>>>
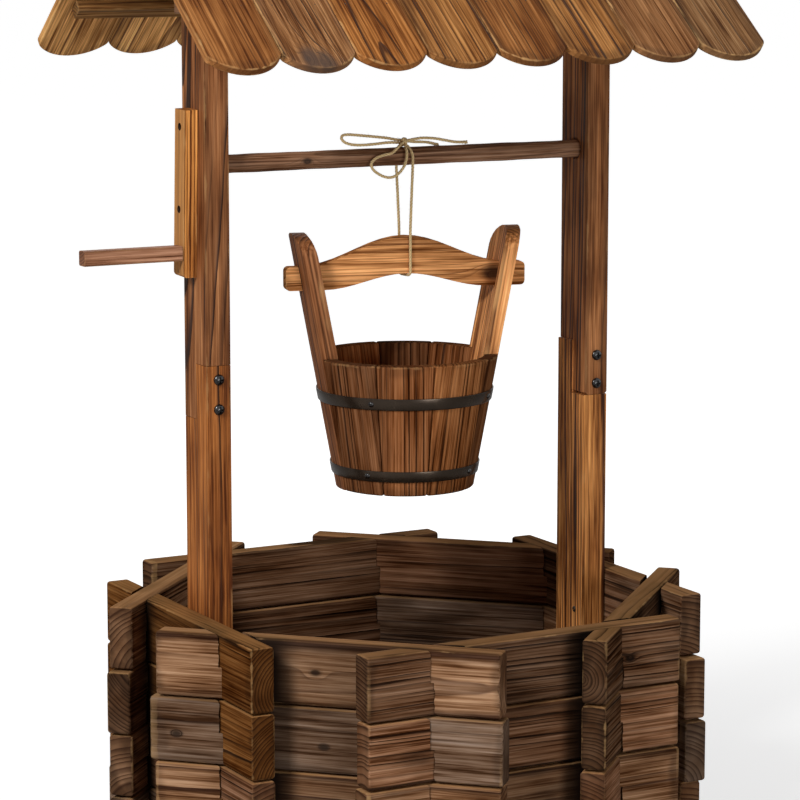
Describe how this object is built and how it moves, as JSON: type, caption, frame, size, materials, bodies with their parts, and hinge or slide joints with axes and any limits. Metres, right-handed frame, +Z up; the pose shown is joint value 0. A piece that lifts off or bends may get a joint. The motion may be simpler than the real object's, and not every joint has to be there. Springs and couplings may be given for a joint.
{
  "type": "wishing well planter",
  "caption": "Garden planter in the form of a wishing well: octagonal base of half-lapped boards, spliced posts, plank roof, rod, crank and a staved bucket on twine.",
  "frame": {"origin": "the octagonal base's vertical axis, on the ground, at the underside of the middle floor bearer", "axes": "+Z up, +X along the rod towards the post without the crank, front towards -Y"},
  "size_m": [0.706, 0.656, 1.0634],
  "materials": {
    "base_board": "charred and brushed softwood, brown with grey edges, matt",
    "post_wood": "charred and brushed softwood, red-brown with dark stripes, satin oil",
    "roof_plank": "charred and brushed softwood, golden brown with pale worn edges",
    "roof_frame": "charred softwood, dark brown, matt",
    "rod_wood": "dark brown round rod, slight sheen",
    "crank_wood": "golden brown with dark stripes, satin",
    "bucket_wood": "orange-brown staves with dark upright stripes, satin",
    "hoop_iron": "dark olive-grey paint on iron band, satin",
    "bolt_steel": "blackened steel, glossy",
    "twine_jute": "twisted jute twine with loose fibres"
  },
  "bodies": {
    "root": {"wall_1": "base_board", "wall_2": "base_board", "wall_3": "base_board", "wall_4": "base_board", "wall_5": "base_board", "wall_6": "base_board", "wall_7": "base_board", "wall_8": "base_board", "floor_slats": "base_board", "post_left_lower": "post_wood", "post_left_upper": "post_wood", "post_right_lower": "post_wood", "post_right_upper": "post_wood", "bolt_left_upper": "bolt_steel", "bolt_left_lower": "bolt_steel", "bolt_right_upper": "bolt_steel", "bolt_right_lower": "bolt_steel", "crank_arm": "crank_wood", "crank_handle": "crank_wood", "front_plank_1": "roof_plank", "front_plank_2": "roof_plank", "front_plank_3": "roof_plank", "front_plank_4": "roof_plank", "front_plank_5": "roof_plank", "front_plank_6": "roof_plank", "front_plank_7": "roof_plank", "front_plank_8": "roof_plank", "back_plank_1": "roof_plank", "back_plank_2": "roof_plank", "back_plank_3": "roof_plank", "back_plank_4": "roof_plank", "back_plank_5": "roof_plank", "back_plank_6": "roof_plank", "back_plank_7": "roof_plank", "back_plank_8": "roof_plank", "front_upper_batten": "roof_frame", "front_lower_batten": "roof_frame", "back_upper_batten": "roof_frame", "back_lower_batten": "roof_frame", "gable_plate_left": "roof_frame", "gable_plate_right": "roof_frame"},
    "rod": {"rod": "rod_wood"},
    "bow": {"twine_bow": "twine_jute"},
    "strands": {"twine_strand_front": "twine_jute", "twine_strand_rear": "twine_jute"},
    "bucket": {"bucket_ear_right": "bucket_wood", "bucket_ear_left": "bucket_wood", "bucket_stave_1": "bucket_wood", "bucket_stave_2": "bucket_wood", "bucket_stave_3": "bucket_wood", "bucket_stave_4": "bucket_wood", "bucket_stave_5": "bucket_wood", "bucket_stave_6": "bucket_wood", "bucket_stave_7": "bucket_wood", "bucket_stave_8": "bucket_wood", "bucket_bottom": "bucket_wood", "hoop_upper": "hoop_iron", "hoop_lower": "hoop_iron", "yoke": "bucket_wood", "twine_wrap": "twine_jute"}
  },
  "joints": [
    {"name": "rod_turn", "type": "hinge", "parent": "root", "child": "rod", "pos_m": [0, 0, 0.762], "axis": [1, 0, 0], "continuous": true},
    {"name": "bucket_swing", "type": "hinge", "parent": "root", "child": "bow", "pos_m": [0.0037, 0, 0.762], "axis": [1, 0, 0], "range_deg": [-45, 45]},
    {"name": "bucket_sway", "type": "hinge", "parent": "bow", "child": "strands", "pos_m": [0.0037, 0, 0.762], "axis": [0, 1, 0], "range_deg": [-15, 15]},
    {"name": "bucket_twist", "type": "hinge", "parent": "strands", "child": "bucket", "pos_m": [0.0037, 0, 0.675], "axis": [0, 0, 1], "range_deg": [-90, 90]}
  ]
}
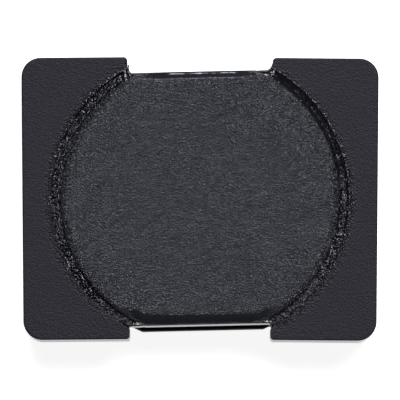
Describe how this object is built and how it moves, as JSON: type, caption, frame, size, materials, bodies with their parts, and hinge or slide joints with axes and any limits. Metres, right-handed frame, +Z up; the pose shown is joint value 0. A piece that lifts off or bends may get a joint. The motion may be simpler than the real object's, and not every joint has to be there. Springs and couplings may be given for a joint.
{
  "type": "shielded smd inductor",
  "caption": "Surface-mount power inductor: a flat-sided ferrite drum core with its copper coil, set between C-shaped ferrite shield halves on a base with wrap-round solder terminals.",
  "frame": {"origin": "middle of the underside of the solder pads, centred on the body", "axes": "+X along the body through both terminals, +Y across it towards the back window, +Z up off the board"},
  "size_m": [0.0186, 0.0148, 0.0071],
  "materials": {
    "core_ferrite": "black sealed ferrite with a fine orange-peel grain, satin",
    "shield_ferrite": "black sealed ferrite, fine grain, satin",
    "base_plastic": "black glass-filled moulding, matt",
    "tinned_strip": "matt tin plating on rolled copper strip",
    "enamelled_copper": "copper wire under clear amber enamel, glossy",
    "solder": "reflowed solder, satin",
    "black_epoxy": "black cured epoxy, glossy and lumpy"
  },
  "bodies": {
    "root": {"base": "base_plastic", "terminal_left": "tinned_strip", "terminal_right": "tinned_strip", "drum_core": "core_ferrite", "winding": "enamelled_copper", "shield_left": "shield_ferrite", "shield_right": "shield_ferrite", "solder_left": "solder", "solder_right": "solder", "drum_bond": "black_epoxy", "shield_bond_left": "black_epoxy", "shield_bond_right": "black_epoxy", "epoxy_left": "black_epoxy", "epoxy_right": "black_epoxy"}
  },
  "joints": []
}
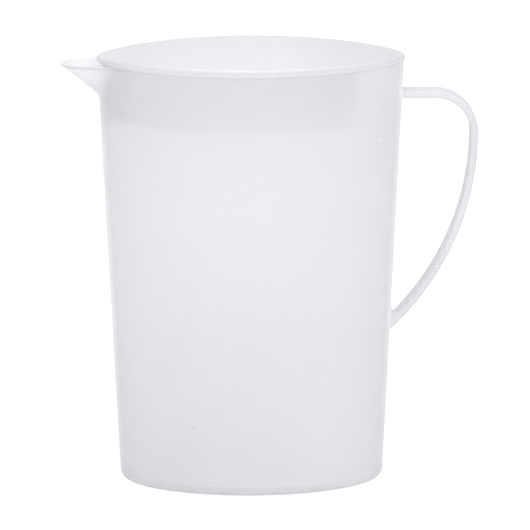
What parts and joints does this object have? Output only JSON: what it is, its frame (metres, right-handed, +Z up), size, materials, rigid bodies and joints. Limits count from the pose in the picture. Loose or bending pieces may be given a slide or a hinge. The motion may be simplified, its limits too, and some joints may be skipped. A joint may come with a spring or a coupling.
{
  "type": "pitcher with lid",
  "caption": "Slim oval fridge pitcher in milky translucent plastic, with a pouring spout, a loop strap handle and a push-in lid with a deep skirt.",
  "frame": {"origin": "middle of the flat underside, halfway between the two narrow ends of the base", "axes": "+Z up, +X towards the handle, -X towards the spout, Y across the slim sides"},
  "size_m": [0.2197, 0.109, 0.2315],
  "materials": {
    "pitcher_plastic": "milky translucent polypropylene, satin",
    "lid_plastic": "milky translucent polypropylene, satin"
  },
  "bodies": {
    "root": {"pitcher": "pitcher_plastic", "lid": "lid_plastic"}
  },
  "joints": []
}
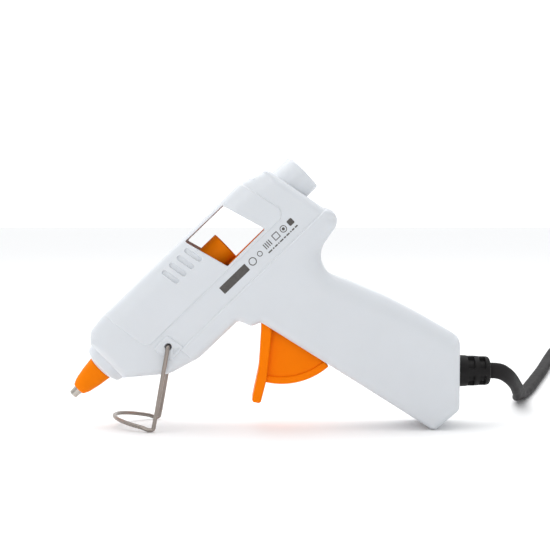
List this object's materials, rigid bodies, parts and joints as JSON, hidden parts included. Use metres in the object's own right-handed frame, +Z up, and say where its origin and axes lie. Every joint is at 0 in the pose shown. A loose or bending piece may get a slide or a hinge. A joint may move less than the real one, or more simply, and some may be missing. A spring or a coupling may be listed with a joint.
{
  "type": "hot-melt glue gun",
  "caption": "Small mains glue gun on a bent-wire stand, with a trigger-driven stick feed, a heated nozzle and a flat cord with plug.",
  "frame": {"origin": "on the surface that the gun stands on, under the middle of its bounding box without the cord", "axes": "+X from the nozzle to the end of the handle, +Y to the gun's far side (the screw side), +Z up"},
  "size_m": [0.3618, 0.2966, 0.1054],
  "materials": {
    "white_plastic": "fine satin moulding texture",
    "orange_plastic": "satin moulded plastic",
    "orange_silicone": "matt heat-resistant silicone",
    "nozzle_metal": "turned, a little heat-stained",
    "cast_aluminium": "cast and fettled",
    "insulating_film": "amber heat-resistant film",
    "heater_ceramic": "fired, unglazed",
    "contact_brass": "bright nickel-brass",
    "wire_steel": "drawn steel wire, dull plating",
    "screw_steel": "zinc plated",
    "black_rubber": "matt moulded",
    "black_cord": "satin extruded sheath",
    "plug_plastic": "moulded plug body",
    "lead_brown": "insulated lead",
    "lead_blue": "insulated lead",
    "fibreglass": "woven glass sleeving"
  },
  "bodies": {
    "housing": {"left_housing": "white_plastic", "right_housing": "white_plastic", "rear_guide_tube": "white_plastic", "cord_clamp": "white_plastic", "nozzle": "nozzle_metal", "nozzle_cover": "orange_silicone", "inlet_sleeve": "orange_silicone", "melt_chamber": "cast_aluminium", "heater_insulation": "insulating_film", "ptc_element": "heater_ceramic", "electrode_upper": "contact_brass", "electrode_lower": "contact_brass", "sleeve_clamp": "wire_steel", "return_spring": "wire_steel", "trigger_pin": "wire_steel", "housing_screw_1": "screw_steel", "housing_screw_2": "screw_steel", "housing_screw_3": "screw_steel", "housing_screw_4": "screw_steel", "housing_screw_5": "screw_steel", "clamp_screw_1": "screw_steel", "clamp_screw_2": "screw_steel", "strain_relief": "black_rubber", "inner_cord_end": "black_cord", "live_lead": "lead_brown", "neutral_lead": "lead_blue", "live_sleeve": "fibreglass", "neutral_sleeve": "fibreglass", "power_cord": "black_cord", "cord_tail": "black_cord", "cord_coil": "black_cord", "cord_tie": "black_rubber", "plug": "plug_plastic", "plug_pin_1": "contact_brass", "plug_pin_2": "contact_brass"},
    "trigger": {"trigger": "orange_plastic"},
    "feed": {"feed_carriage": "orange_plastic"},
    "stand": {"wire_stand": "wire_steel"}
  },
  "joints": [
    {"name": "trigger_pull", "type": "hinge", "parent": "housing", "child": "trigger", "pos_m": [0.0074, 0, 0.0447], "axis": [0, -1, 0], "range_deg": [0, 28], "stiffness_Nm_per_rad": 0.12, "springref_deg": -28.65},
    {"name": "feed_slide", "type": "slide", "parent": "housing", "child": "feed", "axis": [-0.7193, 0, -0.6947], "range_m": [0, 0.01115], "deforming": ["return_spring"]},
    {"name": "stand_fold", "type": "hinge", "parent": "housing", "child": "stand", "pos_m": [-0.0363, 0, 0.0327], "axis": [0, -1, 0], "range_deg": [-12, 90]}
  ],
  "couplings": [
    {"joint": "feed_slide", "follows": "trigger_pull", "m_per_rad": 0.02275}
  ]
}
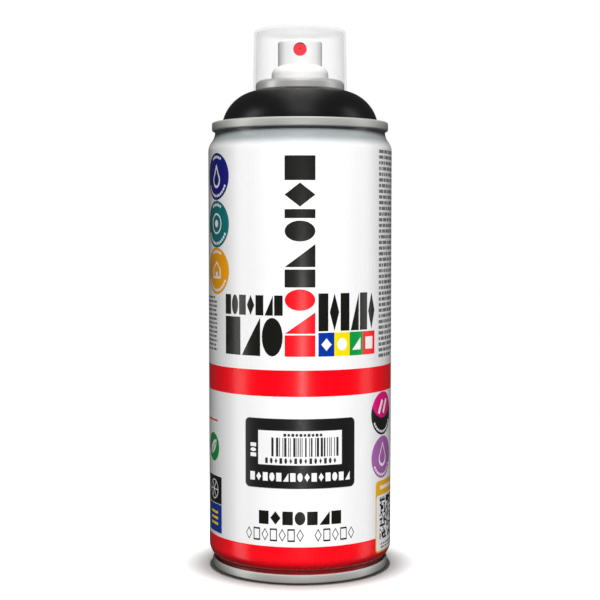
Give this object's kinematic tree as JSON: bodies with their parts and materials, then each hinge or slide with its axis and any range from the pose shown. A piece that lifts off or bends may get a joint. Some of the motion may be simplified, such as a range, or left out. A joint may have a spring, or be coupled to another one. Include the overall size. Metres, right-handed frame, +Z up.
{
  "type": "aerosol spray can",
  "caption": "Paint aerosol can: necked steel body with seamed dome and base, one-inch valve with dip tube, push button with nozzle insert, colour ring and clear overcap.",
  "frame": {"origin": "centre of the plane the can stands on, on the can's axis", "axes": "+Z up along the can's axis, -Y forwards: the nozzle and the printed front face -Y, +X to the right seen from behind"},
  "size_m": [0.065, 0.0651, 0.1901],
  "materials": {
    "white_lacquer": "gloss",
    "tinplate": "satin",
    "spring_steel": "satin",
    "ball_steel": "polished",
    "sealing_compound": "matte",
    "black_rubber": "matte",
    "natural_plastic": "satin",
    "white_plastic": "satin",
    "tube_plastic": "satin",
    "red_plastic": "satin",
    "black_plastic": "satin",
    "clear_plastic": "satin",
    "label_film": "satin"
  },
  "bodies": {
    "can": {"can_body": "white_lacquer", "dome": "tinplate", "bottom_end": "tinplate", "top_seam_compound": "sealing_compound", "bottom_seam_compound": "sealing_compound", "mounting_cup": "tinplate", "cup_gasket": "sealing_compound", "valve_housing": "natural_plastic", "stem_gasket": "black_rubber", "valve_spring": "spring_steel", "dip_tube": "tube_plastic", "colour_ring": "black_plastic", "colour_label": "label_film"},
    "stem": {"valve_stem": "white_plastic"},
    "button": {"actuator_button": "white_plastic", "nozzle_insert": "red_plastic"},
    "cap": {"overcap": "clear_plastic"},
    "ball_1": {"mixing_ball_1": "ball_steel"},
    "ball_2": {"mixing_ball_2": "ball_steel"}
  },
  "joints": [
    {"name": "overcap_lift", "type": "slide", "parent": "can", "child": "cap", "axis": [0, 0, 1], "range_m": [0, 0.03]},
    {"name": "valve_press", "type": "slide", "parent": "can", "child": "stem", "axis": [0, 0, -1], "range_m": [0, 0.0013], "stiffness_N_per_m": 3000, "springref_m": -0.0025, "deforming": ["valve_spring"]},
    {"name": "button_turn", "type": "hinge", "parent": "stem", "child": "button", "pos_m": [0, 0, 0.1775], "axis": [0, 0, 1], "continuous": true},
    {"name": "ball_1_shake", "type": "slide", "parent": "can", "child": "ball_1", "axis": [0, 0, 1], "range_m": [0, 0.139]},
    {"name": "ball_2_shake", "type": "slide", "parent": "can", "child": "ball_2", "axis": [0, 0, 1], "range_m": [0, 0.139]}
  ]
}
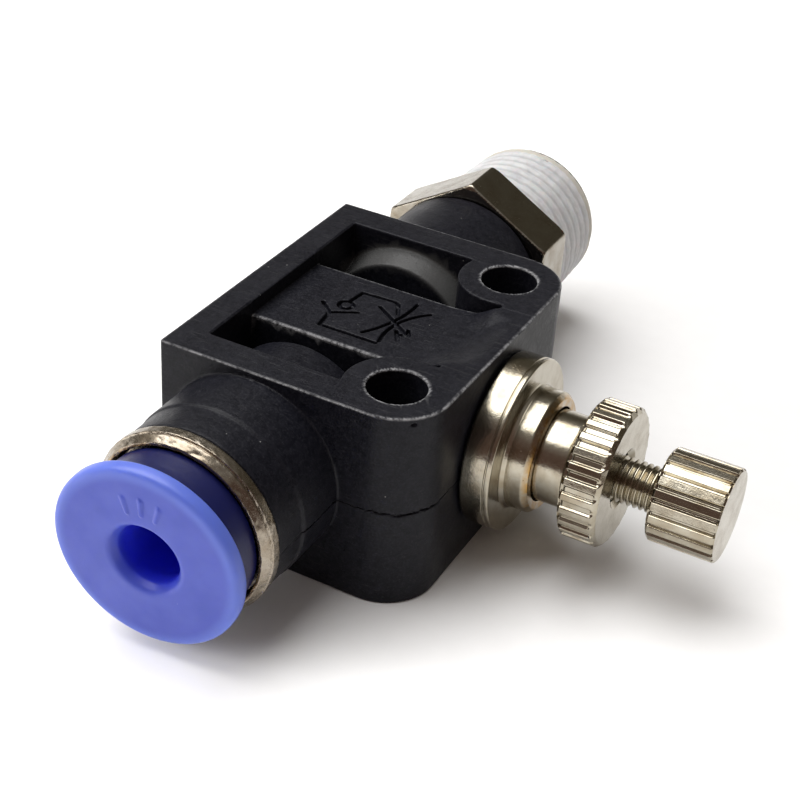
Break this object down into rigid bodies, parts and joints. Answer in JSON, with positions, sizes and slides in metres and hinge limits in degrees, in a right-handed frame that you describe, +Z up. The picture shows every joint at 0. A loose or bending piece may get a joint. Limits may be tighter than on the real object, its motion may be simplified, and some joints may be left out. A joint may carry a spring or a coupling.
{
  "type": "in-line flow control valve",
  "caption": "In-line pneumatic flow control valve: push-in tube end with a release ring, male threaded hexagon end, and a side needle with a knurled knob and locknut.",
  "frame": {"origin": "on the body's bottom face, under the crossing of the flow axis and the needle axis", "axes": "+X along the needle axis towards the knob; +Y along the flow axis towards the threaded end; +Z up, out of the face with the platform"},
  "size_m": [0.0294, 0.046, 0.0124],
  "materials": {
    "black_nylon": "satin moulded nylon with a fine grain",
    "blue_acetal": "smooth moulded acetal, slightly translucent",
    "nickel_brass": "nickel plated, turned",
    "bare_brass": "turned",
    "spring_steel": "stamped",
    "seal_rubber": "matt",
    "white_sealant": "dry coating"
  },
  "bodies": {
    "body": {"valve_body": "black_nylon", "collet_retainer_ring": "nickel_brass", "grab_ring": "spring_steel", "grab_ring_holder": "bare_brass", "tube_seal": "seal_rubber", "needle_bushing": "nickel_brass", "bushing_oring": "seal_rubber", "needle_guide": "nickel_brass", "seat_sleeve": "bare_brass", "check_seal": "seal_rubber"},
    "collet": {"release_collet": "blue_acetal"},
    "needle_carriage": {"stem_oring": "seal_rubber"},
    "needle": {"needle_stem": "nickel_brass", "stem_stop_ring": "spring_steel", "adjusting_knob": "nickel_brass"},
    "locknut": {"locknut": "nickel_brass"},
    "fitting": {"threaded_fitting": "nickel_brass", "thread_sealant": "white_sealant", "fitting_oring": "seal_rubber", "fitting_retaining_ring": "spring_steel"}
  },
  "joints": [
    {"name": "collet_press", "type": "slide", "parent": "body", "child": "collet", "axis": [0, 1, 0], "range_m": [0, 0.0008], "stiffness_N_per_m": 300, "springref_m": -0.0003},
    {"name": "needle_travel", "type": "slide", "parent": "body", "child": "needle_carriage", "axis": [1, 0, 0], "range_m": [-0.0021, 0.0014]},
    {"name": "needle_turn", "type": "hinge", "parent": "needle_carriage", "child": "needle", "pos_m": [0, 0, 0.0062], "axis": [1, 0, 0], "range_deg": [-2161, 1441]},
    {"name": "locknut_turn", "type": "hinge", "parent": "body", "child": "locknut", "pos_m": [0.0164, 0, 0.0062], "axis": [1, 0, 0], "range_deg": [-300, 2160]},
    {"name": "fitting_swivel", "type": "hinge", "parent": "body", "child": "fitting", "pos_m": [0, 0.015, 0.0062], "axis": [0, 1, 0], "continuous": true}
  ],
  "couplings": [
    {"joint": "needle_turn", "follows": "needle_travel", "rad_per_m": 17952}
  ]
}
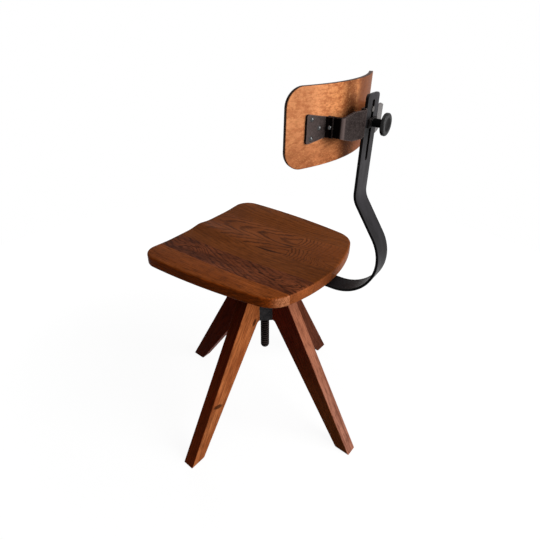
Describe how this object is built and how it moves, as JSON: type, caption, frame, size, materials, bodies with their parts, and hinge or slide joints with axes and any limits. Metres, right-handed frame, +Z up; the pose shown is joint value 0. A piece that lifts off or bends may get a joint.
<<<
§ THE TASK:
Search the data above for the word "picture", then gather each line in which it appears.

§ TASK RESULT:
What parts and joints does this object have? Output only JSON: what it is, its frame (metres, right-handed, +Z up), size, materials, rigid bodies and joints. Limits count from the pose in the picture. Loose or bending pieces may be given a slide or a hinge. The motion may be simplified, its limits too, and some joints may be skipped. A joint may come with a spring or a coupling.
Break this object down into rigid bodies, parts and joints. Answer in JSON, with positions, sizes and slides in metres and hinge limits in degrees, in a right-handed frame that you describe, +Z up. The picture shows every joint at 0. A loose or bending piece may get a joint. Limits may be tighter than on the real object, its motion may be simplified, and some joints may be left out. A joint may carry a spring or a coupling.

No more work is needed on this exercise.